Beyond BI

  • One of the big news items from last week was Bill Gates memo on BI, or more specifically moving beyond BI. It's a similar talk that I've heard before about how we have information overload and underload. Too much information available, but too hard to find it.

    While I agree with that part, I'm not that I think that BI or many of the technologies touted, collaboration, etc. will really solve most of the issues. People use email and search because it's easy, convenient, and they're involved in it everyday. IM use has grown because it is also very convenient and easy to fit into your workflow. However most other applications, despite being well designed to display information and perform a task, haven't grown quickly because they aren't intuitive or don't fit, or just plain aren't as easy to use.

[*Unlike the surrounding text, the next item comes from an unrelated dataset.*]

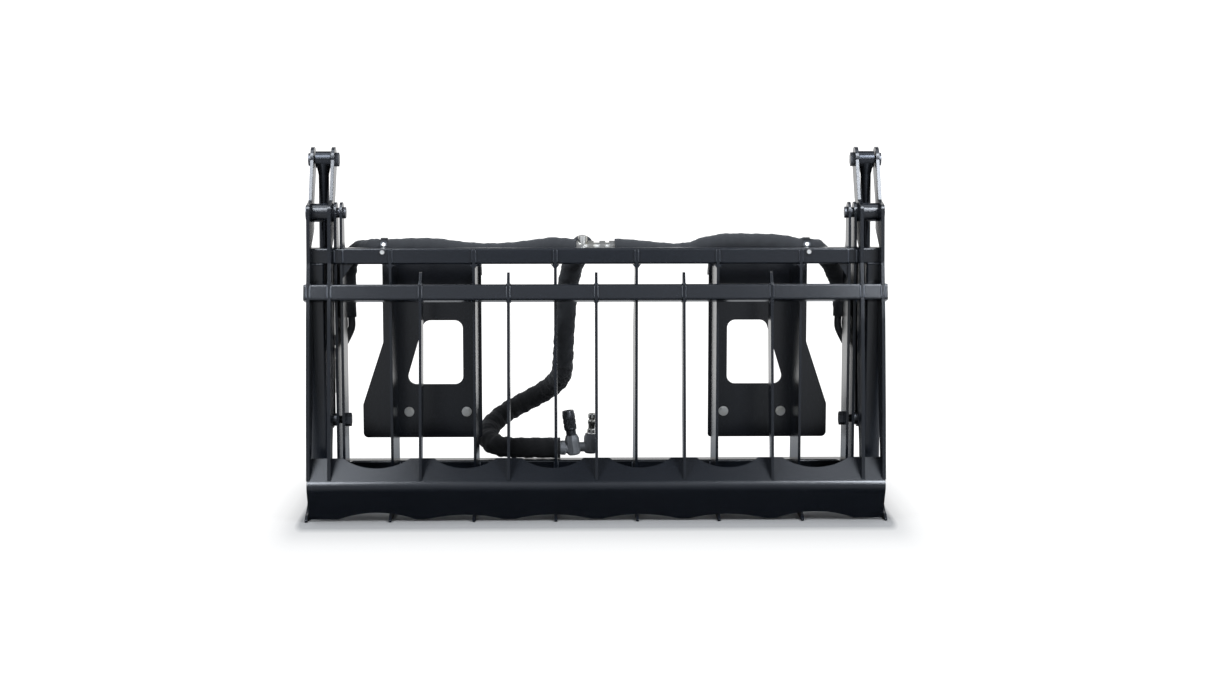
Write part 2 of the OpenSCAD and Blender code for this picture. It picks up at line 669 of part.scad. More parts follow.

    I'm a tool guy. And more and more I find most other people are tool people. In other words, we increasingly view the computer as a tool, not a gee-whiz cool amazing piece of technology that we want to dig into. Even lots of IT people just want the computer to do the thing they need without messing with it. Email works like this and that's one of the great things about Outlook. You click a button, compose a message, click or type an address, and click a button to send.

    Having to navigate another interface or even another program to collaborate doesn't make sense. I see where Sharepoint helps here, but the simple work with a document or message and then file/send/trash it model is what has been done with paper on desks for years. Trying to force us to evolve to some new model doesn't make sense and I'm not sure it will work.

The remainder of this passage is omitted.